After my first year of grad school, I was driving home one day and I realized that if I looked at the decisions I had regretted over recent years, it was because I chose safety over my dreams. I chose to be careful, instead of confident. Each time I made that decision, it put me further from my path.
Quitting my job was anything but safe. I see my bank account balance; I know how many days I’m on a job and how many days I’m spending on my documentary. I also am completely aware of how much of my money I’ve been putting into this documentary (hint: it’s everything I’ve made this year). We’ve got a Kickstarter campaign to earn some funding for the film, and we reached our goal in the first week. But I also know that the goal for that campaign won’t cover the rest of our production costs, and I know how much I need for post. It’s a struggle.

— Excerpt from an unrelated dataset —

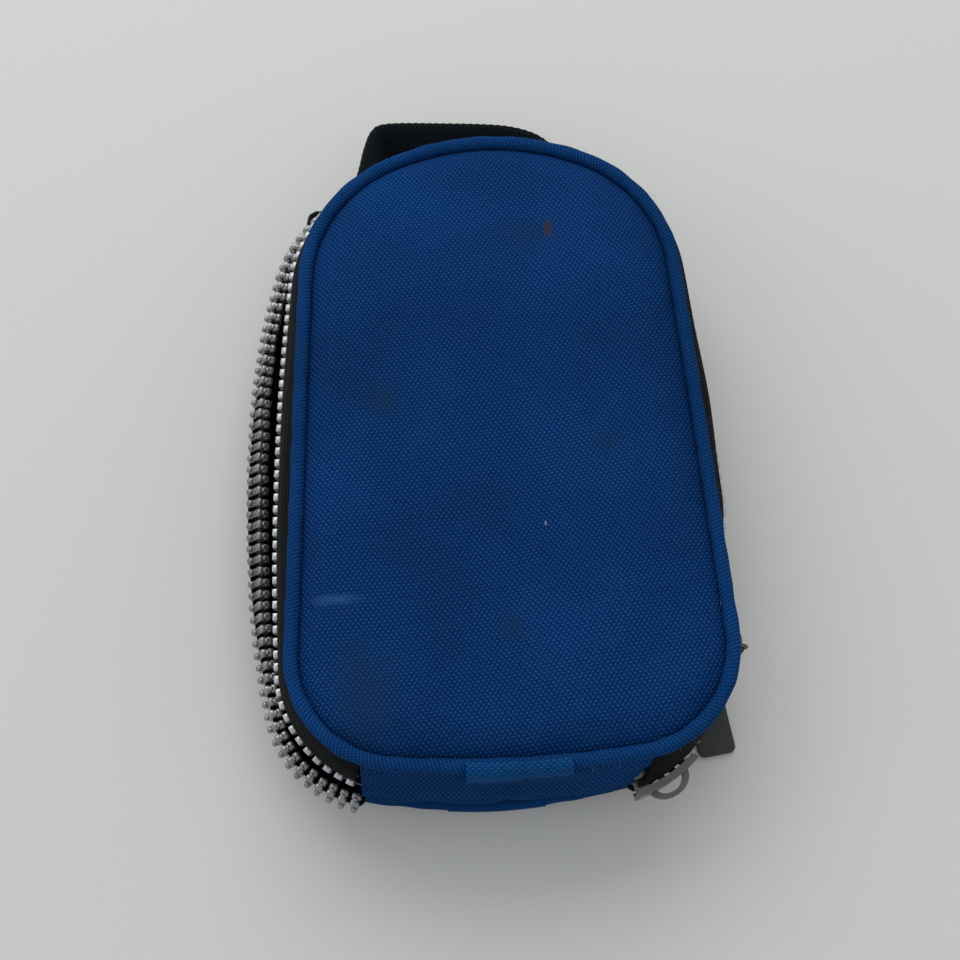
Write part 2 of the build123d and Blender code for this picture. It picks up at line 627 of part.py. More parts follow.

But every time I wonder what I’m doing, I look at the footage I’ve been bringing back from these gaming competitions. I see these interviews where the players say that they came to this point in their careers because of their own hard work and sacrifice. I see my story coming together, and I see how amazing everything looks. I know that this film will be fantastic. I know that it will be compelling. The struggles that I have gone through to make it, both financial and personal, feel worth it every time I look at the story developing.
I came into the film wanting to challenge stereotypes, to push against people’s perceptions, and to delve into a little known world where these men are taking a chance to pursue a dream that reminds me of my own. I’ve seen all of those goals be met time and time again, and I can’t wait to share that with the world.